Monday, February 10, 2014

The Downward Spiral of Measuring People's Performance

Does measuring people's performance actually improve the performance of the organisation as a whole?

Performance measuring / management includes
  1. Giving them bonuses, promotions or other rewards for good performance
  2. Denying them those things as punishment for poor performance
  3. Sacking them or firing them
  4. Putting in place identtification of training needs and mentoring and coaching.   
But, does the act of measuring performance worsen it? .
Is there a chance of a vicious cycle
  1. Managers want people to perform better so they monitor people to assess their performance
  2. When they are monitored, the people feel judged and most take it personally and feel threatened
  3. When feeling threatened, they get defensive and, to protect ourselves, they try to 
    • Hide performance problems 
    • Manipulate measures
    • Set achievable targets
  4. These acts worsen the performance and leads to more monitoring and the
  5. performance goes down further.
ANSWER : 
Let people collaboratively measure process performance and not people performance..

CASE STUDY
  1. Priority identified as the “Accuracy of the billing process” because the customer survey showed that they did not pay the bills which were inaccurate or had confusing rates.
  2. It was decided that the operational challenge is to improve three specific performance outcomes (1)     timely payment of invoices (2)  revenue collected for all consignments handled (3)  ease of understanding of invoices, statements and adjustment notes
  3. A small team worked together to define the billing process and its purpose, analyse their billing process to identify where the causes of problems were and develop performance measures to monitor the improvement of the billing process.
  4. They created 5  “Process Result Measures” (1) Value of Overdue Accounts  (2) Age of  Overdue Accounts (3)  Customer Satisfaction rating on Invoice Accuracy (4)  Bad Debts as a % of Revenue (5) Total cost of Billing and follow up function % Billing
  5. The flowcharted the process and  systematically walked through it to identify the problems that currently prevented good performance in the areas of  (1)   Freight consignment notes are not always supplied when they should be, and freight is shipped without them (2) Freight consignment notes go missing when they are paper-based. (3) The wrong charges can be applied when the data about exactly what freight and what amount of freight is not accurately provided by the customer (4) Accounts should never get to this stage, but there is a considerable number that are in dispute over what has been invoiced and the charges applied .
  6. Before they decided how to fix these billing process problems, the team designed a few measures to track these problems in-process so they could tell whether or not their fixes were working.
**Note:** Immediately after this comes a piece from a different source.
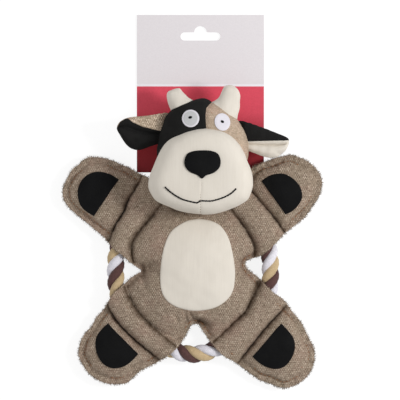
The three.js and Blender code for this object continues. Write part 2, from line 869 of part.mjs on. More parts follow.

They called these measures ‘In-Process Measures’ (A)  % Freight Consignment Notes Not Supplied  (B) % Freight Consignment Notes Electronic (C)  Accuracy of Freight Data = Number of errors found in quantity or type of freight that would affect how the freight was charged, divided by the number of freight consignments (D) Value of Accounts in Dispute = The total amount of revenue associated with accounts that are currently being disputed by customers.
  7. Thus, the team could focus very directly on fixing the problems that mattered most, and making sure that their efforts were improving the in-process measures, and in turn improving the process result measures.